== What you should do ==
Return the listing word for word, as given.

***

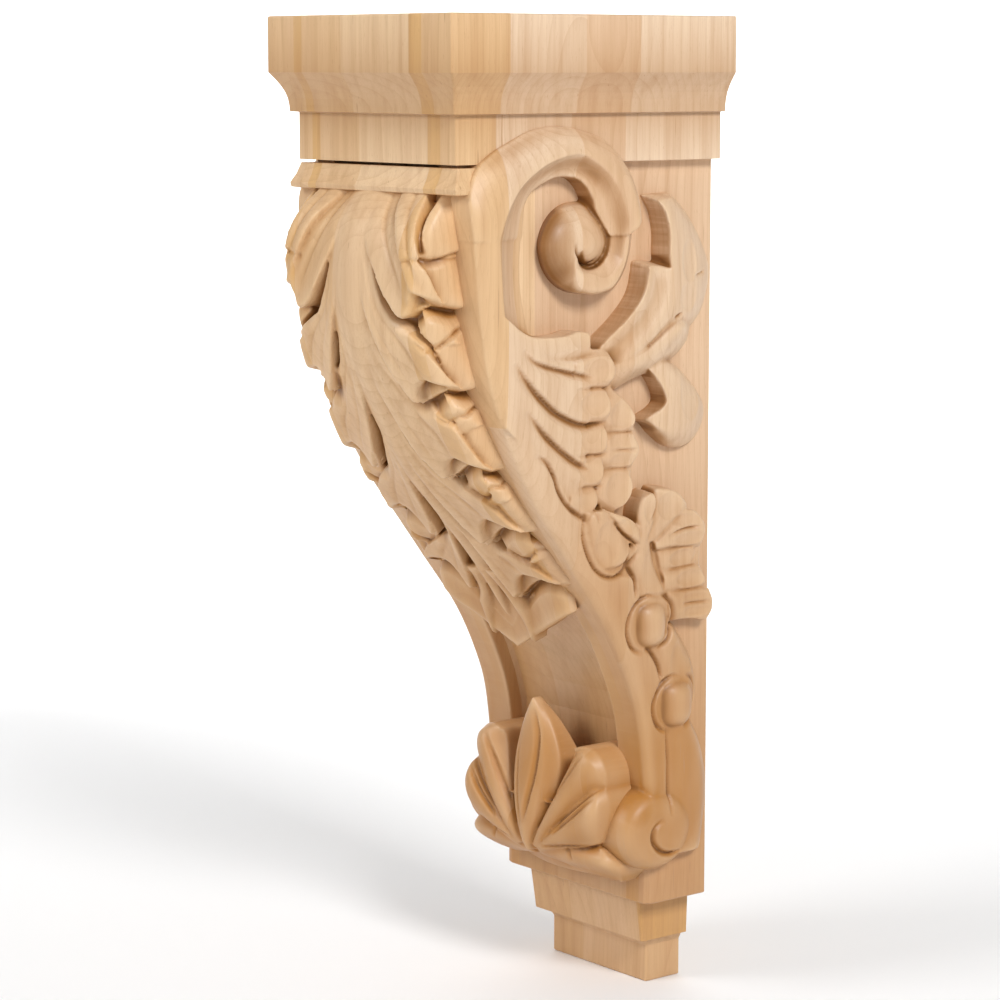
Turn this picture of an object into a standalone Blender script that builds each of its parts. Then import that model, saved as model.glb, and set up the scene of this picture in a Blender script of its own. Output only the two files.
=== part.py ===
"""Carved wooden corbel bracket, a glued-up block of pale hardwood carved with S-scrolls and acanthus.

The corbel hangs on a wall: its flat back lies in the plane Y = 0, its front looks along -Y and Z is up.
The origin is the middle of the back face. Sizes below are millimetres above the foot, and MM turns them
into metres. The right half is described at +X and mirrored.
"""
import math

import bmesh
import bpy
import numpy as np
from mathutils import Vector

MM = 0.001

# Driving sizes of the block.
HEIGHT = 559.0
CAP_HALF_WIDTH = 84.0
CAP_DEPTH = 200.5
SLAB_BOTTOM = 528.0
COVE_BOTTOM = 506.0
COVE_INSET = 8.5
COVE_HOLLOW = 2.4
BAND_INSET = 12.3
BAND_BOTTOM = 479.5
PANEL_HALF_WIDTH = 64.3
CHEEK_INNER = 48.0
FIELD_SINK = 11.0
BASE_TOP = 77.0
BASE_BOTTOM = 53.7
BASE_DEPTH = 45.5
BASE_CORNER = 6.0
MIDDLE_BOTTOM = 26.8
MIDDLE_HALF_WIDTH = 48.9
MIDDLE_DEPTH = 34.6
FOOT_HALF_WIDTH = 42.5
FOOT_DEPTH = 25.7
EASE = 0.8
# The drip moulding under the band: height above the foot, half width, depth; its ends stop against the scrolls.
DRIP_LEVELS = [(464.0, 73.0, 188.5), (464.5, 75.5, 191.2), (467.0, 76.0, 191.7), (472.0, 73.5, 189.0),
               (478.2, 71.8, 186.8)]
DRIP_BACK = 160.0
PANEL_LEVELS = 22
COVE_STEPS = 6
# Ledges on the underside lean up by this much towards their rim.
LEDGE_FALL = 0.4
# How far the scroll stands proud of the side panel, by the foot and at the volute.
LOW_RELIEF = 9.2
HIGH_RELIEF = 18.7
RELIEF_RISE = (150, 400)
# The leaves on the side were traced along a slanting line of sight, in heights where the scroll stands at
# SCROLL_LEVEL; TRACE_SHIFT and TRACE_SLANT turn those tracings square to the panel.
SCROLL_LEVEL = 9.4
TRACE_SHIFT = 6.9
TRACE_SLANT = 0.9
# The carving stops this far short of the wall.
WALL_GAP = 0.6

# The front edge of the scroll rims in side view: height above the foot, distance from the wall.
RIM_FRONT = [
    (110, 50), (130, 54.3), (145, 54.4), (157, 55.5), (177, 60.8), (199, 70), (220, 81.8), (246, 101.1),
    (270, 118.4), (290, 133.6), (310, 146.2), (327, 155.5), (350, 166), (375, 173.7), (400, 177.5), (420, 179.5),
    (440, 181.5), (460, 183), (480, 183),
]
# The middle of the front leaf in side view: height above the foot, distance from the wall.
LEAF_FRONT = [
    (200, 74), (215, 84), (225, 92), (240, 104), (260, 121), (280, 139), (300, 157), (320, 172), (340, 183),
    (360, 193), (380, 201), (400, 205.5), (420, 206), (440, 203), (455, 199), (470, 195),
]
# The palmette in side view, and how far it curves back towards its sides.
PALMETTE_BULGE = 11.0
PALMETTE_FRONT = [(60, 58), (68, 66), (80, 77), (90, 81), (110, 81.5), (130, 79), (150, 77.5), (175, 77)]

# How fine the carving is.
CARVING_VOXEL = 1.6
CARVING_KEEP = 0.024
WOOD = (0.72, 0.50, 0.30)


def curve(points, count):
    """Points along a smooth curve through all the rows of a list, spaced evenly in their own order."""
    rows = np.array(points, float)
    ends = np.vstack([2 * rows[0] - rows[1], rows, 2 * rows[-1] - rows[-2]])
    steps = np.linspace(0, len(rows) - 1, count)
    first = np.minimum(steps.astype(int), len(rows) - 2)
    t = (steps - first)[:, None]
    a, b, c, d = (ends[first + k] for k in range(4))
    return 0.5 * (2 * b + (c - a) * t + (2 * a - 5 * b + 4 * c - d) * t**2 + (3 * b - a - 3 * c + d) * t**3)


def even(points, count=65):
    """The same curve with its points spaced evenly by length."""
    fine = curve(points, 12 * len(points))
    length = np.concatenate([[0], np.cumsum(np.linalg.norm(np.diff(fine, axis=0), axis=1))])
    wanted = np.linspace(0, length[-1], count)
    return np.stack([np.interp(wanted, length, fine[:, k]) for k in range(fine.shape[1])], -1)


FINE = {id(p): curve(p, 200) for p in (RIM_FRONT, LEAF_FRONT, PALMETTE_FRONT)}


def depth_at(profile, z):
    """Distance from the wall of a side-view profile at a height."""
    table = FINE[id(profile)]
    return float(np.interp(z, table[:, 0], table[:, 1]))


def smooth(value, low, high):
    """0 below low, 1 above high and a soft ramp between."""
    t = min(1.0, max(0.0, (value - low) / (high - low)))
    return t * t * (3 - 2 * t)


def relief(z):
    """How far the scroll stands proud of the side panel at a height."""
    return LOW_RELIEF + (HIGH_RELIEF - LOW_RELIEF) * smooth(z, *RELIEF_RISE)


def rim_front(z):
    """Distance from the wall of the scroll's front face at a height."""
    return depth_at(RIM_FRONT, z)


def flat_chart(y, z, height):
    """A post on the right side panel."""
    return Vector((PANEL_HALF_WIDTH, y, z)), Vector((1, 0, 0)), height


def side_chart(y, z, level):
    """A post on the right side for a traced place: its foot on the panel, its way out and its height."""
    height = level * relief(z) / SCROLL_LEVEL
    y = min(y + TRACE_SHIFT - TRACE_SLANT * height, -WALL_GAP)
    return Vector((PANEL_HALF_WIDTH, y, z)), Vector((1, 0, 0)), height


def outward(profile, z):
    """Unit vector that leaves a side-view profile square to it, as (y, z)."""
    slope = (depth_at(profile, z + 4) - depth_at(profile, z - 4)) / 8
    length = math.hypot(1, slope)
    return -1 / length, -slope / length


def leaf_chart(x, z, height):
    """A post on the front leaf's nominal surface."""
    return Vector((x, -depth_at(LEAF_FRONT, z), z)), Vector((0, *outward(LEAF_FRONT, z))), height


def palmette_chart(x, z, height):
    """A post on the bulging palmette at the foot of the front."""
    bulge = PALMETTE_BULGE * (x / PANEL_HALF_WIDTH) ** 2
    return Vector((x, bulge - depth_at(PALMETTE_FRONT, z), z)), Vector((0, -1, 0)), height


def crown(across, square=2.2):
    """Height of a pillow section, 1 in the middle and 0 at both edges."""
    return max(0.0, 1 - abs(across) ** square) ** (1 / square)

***

== Full answer ==
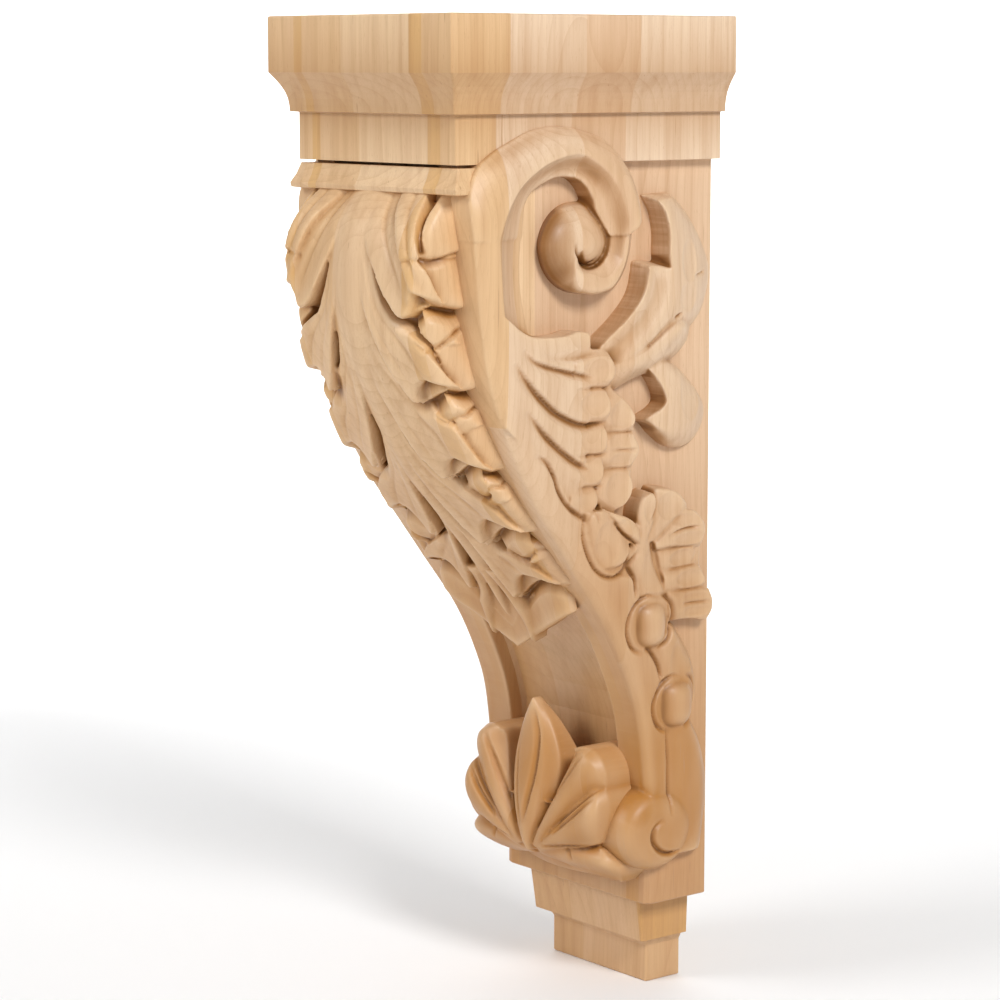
Turn this picture of an object into a standalone Blender script that builds each of its parts. Then import that model, saved as model.glb, and set up the scene of this picture in a Blender script of its own. Output only the two files.
=== part.py ===
"""Carved wooden corbel bracket, a glued-up block of pale hardwood carved with S-scrolls and acanthus.

The corbel hangs on a wall: its flat back lies in the plane Y = 0, its front looks along -Y and Z is up.
The origin is the middle of the back face. Sizes below are millimetres above the foot, and MM turns them
into metres. The right half is described at +X and mirrored.
"""
import math

import bmesh
import bpy
import numpy as np
from mathutils import Vector

MM = 0.001

# Driving sizes of the block.
HEIGHT = 559.0
CAP_HALF_WIDTH = 84.0
CAP_DEPTH = 200.5
SLAB_BOTTOM = 528.0
COVE_BOTTOM = 506.0
COVE_INSET = 8.5
COVE_HOLLOW = 2.4
BAND_INSET = 12.3
BAND_BOTTOM = 479.5
PANEL_HALF_WIDTH = 64.3
CHEEK_INNER = 48.0
FIELD_SINK = 11.0
BASE_TOP = 77.0
BASE_BOTTOM = 53.7
BASE_DEPTH = 45.5
BASE_CORNER = 6.0
MIDDLE_BOTTOM = 26.8
MIDDLE_HALF_WIDTH = 48.9
MIDDLE_DEPTH = 34.6
FOOT_HALF_WIDTH = 42.5
FOOT_DEPTH = 25.7
EASE = 0.8
# The drip moulding under the band: height above the foot, half width, depth; its ends stop against the scrolls.
DRIP_LEVELS = [(464.0, 73.0, 188.5), (464.5, 75.5, 191.2), (467.0, 76.0, 191.7), (472.0, 73.5, 189.0),
               (478.2, 71.8, 186.8)]
DRIP_BACK = 160.0
PANEL_LEVELS = 22
COVE_STEPS = 6
# Ledges on the underside lean up by this much towards their rim.
LEDGE_FALL = 0.4
# How far the scroll stands proud of the side panel, by the foot and at the volute.
LOW_RELIEF = 9.2
HIGH_RELIEF = 18.7
RELIEF_RISE = (150, 400)
# The leaves on the side were traced along a slanting line of sight, in heights where the scroll stands at
# SCROLL_LEVEL; TRACE_SHIFT and TRACE_SLANT turn those tracings square to the panel.
SCROLL_LEVEL = 9.4
TRACE_SHIFT = 6.9
TRACE_SLANT = 0.9
# The carving stops this far short of the wall.
WALL_GAP = 0.6

# The front edge of the scroll rims in side view: height above the foot, distance from the wall.
RIM_FRONT = [
    (110, 50), (130, 54.3), (145, 54.4), (157, 55.5), (177, 60.8), (199, 70), (220, 81.8), (246, 101.1),
    (270, 118.4), (290, 133.6), (310, 146.2), (327, 155.5), (350, 166), (375, 173.7), (400, 177.5), (420, 179.5),
    (440, 181.5), (460, 183), (480, 183),
]
# The middle of the front leaf in side view: height above the foot, distance from the wall.
LEAF_FRONT = [
    (200, 74), (215, 84), (225, 92), (240, 104), (260, 121), (280, 139), (300, 157), (320, 172), (340, 183),
    (360, 193), (380, 201), (400, 205.5), (420, 206), (440, 203), (455, 199), (470, 195),
]
# The palmette in side view, and how far it curves back towards its sides.
PALMETTE_BULGE = 11.0
PALMETTE_FRONT = [(60, 58), (68, 66), (80, 77), (90, 81), (110, 81.5), (130, 79), (150, 77.5), (175, 77)]

# How fine the carving is.
CARVING_VOXEL = 1.6
CARVING_KEEP = 0.024
WOOD = (0.72, 0.50, 0.30)


def curve(points, count):
    """Points along a smooth curve through all the rows of a list, spaced evenly in their own order."""
    rows = np.array(points, float)
    ends = np.vstack([2 * rows[0] - rows[1], rows, 2 * rows[-1] - rows[-2]])
    steps = np.linspace(0, len(rows) - 1, count)
    first = np.minimum(steps.astype(int), len(rows) - 2)
    t = (steps - first)[:, None]
    a, b, c, d = (ends[first + k] for k in range(4))
    return 0.5 * (2 * b + (c - a) * t + (2 * a - 5 * b + 4 * c - d) * t**2 + (3 * b - a - 3 * c + d) * t**3)


def even(points, count=65):
    """The same curve with its points spaced evenly by length."""
    fine = curve(points, 12 * len(points))
    length = np.concatenate([[0], np.cumsum(np.linalg.norm(np.diff(fine, axis=0), axis=1))])
    wanted = np.linspace(0, length[-1], count)
    return np.stack([np.interp(wanted, length, fine[:, k]) for k in range(fine.shape[1])], -1)


FINE = {id(p): curve(p, 200) for p in (RIM_FRONT, LEAF_FRONT, PALMETTE_FRONT)}


def depth_at(profile, z):
    """Distance from the wall of a side-view profile at a height."""
    table = FINE[id(profile)]
    return float(np.interp(z, table[:, 0], table[:, 1]))


def smooth(value, low, high):
    """0 below low, 1 above high and a soft ramp between."""
    t = min(1.0, max(0.0, (value - low) / (high - low)))
    return t * t * (3 - 2 * t)


def relief(z):
    """How far the scroll stands proud of the side panel at a height."""
    return LOW_RELIEF + (HIGH_RELIEF - LOW_RELIEF) * smooth(z, *RELIEF_RISE)


def rim_front(z):
    """Distance from the wall of the scroll's front face at a height."""
    return depth_at(RIM_FRONT, z)


def flat_chart(y, z, height):
    """A post on the right side panel."""
    return Vector((PANEL_HALF_WIDTH, y, z)), Vector((1, 0, 0)), height


def side_chart(y, z, level):
    """A post on the right side for a traced place: its foot on the panel, its way out and its height."""
    height = level * relief(z) / SCROLL_LEVEL
    y = min(y + TRACE_SHIFT - TRACE_SLANT * height, -WALL_GAP)
    return Vector((PANEL_HALF_WIDTH, y, z)), Vector((1, 0, 0)), height


def outward(profile, z):
    """Unit vector that leaves a side-view profile square to it, as (y, z)."""
    slope = (depth_at(profile, z + 4) - depth_at(profile, z - 4)) / 8
    length = math.hypot(1, slope)
    return -1 / length, -slope / length


def leaf_chart(x, z, height):
    """A post on the front leaf's nominal surface."""
    return Vector((x, -depth_at(LEAF_FRONT, z), z)), Vector((0, *outward(LEAF_FRONT, z))), height


def palmette_chart(x, z, height):
    """A post on the bulging palmette at the foot of the front."""
    bulge = PALMETTE_BULGE * (x / PANEL_HALF_WIDTH) ** 2
    return Vector((x, bulge - depth_at(PALMETTE_FRONT, z), z)), Vector((0, -1, 0)), height


def crown(across, square=2.2):
    """Height of a pillow section, 1 in the middle and 0 at both edges."""
    return max(0.0, 1 - abs(across) ** square) ** (1 / square)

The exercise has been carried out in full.